“So many people walk around with a meaningless life. They seem half-asleep, even when they’re busy doing things they think are important. This is because they’re chasing the wrong things. The way you get meaning into your life is to devote yourself to loving others, devote yourself to your community around you, and devote yourself to creating something that gives you purpose and meaning.”
“Do the kinds of things that come from the heart. When you do, you won’t be dissatisfied, you won’t be envious, you won’t be longing for somebody else’s things. On the contrary, you’ll be overwhelmed with what comes back.”
“People are only mean when they’re threatened . . . and that’s what our culture does. That’s what our economy does. Even people who have jobs in our economy are threatened, because they worry about losing them. And when you get threatened, you start looking out only for yourself.”
“If you hold back on the emotions—if you don’t allow yourself to go all the way through them—you can never get to being detached, you’re too busy being afraid. You’re afraid of the pain, you’re afraid of the grief. You’re afraid of the vulnerability that loving entails.”
“If you want the experience of having complete responsibility for another human being, and to learn how to love and bond in the deepest way, then you should have children.”
“These people were so hungry for love that they were accepting substitutes. They were embracing material things and expecting a sort of hug back. But it never works. You can’t substitute material things for love or for gentleness or for tenderness or for a sense of comradeship.”

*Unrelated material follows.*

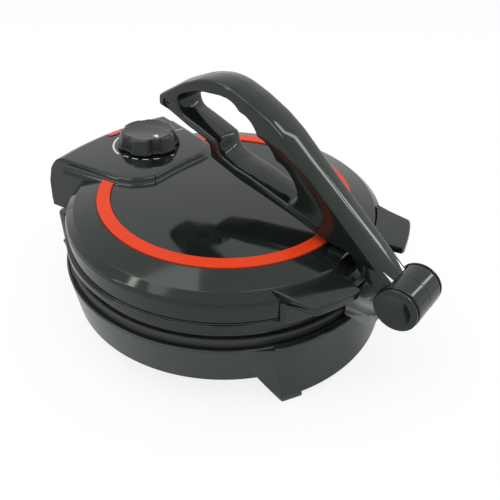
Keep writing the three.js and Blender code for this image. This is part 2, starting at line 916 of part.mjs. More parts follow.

“You see, you closed your eyes. That was the difference. Sometimes you cannot believe what you see, you have to believe what you feel. And if you are ever going to have other people trust you, you must feel that you can trust them, too—even when you’re in the dark. Even when you’re falling.”
“Morrie’s approach was exactly the opposite. Turn on the faucet. Wash yourself with the emotion. It won’t hurt you. It will only help. If you let the fear inside, if you pull it on like a familiar shirt, then you can say to yourself, ‘All right, it’s just fear. I don’t have to let it control me.‘”
“By throwing yourself into these emotions, by allowing yourself to dive in, all the way, over your heard even, you experience them fully and completely.”
“I told Morrie I was already feeing over the hill, much as I tried desperately to stay on top of it. . . . I had gone from being proud to say my age—because of all I had done so young—to not bringing it up, for fear I was getting too close to forty and, therefore, professional oblivion.”
“We are so afraid of the sight of death . . . As soon as someone dies in a hospital, they pull the sheets up over their head, and they wheel the body to some chute and push it down. . . . It’s not contagious, you know. Death is as natural as life. It’s part of the deal we made.”
“As long as we can love each other, and remember the feeling of love we had, we can die without ever really going away. All the love you created is still there. All the memories are still there. You live on—in the hearts of everyone you have touched and nurtured while you were here.”
“We’re involved in trillions of little acts just to keep going. So we don’t get into the habit of standing back and looking at our lives and saying: Is that all? Is that all I want? Is something missing?”
“Part of the problem . . . is that everyone is in such a hurry. . . . People haven’t found meaning in their lives, so they’re running all the time looking for it. They think the next car, the next house, the next job. Then they find these things are empty, too, and they keep running.”